Collected material:
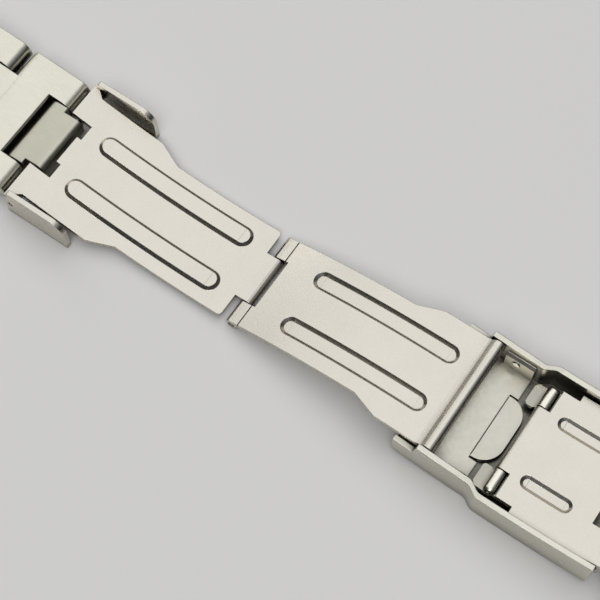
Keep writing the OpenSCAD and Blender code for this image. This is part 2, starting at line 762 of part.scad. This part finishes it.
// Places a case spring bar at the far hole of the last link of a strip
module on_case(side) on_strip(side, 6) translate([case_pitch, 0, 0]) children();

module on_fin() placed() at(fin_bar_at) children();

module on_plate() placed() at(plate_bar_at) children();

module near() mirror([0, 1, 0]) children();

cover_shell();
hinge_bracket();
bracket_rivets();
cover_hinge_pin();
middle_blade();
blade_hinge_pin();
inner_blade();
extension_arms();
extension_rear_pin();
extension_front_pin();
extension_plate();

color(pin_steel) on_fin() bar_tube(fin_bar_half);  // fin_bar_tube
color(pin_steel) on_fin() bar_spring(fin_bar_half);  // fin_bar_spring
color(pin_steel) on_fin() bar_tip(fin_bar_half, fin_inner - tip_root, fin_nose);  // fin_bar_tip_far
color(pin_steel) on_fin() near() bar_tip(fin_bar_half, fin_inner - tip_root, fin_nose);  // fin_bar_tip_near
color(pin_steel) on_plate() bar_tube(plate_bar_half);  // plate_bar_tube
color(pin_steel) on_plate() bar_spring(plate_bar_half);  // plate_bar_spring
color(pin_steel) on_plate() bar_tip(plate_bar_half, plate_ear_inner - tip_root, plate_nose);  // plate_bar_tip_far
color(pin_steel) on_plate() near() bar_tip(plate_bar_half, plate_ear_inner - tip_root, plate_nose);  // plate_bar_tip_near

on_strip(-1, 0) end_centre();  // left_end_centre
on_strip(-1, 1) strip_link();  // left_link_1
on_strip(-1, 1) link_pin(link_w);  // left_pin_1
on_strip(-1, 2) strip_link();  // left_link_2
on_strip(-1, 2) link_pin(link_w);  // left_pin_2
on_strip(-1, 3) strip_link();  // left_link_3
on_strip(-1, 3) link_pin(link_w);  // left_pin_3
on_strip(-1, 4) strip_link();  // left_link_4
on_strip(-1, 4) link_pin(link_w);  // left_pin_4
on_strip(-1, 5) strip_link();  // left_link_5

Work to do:
Extract the complete listing verbatim.

Reply:
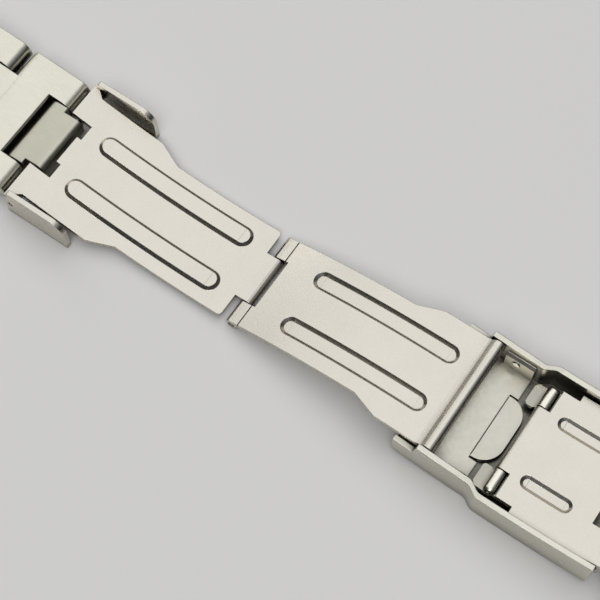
Keep writing the OpenSCAD and Blender code for this image. This is part 2, starting at line 762 of part.scad. This part finishes it.
// Places a case spring bar at the far hole of the last link of a strip
module on_case(side) on_strip(side, 6) translate([case_pitch, 0, 0]) children();

module on_fin() placed() at(fin_bar_at) children();

module on_plate() placed() at(plate_bar_at) children();

module near() mirror([0, 1, 0]) children();

cover_shell();
hinge_bracket();
bracket_rivets();
cover_hinge_pin();
middle_blade();
blade_hinge_pin();
inner_blade();
extension_arms();
extension_rear_pin();
extension_front_pin();
extension_plate();

color(pin_steel) on_fin() bar_tube(fin_bar_half);  // fin_bar_tube
color(pin_steel) on_fin() bar_spring(fin_bar_half);  // fin_bar_spring
color(pin_steel) on_fin() bar_tip(fin_bar_half, fin_inner - tip_root, fin_nose);  // fin_bar_tip_far
color(pin_steel) on_fin() near() bar_tip(fin_bar_half, fin_inner - tip_root, fin_nose);  // fin_bar_tip_near
color(pin_steel) on_plate() bar_tube(plate_bar_half);  // plate_bar_tube
color(pin_steel) on_plate() bar_spring(plate_bar_half);  // plate_bar_spring
color(pin_steel) on_plate() bar_tip(plate_bar_half, plate_ear_inner - tip_root, plate_nose);  // plate_bar_tip_far
color(pin_steel) on_plate() near() bar_tip(plate_bar_half, plate_ear_inner - tip_root, plate_nose);  // plate_bar_tip_near

on_strip(-1, 0) end_centre();  // left_end_centre
on_strip(-1, 1) strip_link();  // left_link_1
on_strip(-1, 1) link_pin(link_w);  // left_pin_1
on_strip(-1, 2) strip_link();  // left_link_2
on_strip(-1, 2) link_pin(link_w);  // left_pin_2
on_strip(-1, 3) strip_link();  // left_link_3
on_strip(-1, 3) link_pin(link_w);  // left_pin_3
on_strip(-1, 4) strip_link();  // left_link_4
on_strip(-1, 4) link_pin(link_w);  // left_pin_4
on_strip(-1, 5) strip_link();  // left_link_5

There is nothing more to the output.